British molecular biologist (1939–2019)

Joseph Frank Sambrook (1 March 1939 – 14 June 2019) was a British molecular biologist known for his studies of DNA oncoviruses and the molecular biology of normal and cancerous cells.

== Education and early career ==
Sambrook was educated at the University of Liverpool (BSc (hons) 1962) and obtained his PhD at the Australian National University in 1966. He did postdoctoral research at the MRC Laboratory of Molecular Biology (1966–67) and the Salk Institute for Biological Studies (1967–69). In 1969 he was hired by James D. Watson to work at the Cold Spring Harbor Laboratory in New York.

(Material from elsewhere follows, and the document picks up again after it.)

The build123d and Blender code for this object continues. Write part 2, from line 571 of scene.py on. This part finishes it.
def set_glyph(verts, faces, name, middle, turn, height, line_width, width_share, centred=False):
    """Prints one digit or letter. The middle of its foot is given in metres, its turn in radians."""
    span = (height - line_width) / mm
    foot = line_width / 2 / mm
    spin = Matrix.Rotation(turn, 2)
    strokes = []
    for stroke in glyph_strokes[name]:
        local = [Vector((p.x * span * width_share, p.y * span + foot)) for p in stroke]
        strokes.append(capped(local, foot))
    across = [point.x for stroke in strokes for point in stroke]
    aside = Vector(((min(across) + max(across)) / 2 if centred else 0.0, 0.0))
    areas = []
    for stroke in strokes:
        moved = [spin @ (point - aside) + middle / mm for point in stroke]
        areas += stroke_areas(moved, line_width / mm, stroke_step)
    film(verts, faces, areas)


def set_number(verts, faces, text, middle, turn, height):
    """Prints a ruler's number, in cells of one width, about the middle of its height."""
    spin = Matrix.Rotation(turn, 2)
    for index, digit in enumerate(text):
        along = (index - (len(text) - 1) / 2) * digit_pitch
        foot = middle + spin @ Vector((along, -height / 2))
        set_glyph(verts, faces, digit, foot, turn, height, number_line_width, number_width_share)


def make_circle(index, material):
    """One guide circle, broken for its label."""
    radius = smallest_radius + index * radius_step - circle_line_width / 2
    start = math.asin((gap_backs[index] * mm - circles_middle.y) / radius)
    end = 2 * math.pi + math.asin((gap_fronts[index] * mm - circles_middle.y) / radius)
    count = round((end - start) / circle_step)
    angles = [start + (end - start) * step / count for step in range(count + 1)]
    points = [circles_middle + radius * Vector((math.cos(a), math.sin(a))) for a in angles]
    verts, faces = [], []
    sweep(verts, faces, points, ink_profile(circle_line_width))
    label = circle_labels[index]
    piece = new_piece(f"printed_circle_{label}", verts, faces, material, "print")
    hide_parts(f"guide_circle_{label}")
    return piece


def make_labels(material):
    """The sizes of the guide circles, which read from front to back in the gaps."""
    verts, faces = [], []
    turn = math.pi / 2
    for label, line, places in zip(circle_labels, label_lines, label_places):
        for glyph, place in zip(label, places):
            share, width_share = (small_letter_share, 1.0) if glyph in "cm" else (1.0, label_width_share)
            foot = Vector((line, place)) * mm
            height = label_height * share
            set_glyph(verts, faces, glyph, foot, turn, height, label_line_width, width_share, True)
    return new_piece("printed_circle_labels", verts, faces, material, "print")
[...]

Watson has been reported to say this was the best hiring decision he ever made. Joe was responsible for creating a combative creative environment at CSHL that fomented discovery. Subsequently, he worked at the University of Texas Southwestern Medical Center (Dallas).

== Achievements ==
Sambrook is best known for his studies on DNA tumor viruses and the molecular biology of normal and neoplastic cells. His Tumour Virus Group at Cold Spring Harbor identified and mapped all of the major genes of adenoviruses and SV40, determined their transcriptional control in infected and transformed cells, and elucidated the mechanism of integration of these viruses into the genome of the host cell. He has also made important contributions to the understanding of intracellular traffic and protein folding and is an influential leader in the field of the molecular genetics of human cancer.

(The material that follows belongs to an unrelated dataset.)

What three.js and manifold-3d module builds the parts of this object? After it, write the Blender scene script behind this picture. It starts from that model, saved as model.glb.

Sambrook is a former director of research at the Peter MacCallum Cancer Centre in Melbourne. He was elected a Fellow of the Australian Academy of Science in 2000. and is a Fellow of the Royal Society. He was the founder and director of the Kathleen Cunningham Consortium for research into familial breast cancer, KConFab, that was established in 1995.

Sambrook has published four editions of the best-selling, highly influential laboratory manual Molecular Cloning, the third in 2001 with David Russell and the fourth in 2012 with Michael R. Green. He is also co-editor of Inspiring Science: Jim Watson and the Age of DNA and Life Illuminated: Selected Papers from Cold Spring Harbor Volume 2, 1972–1994. All three books were published by Cold Spring Harbor Laboratory Press.

In 2009 he was awarded the "Victorian Government Leadership and Innovation Award".

==Personal life==
Sambrook had three children from his first marriage to Thelma, and a daughter with his second wife, Professor Mary-Jane Gething.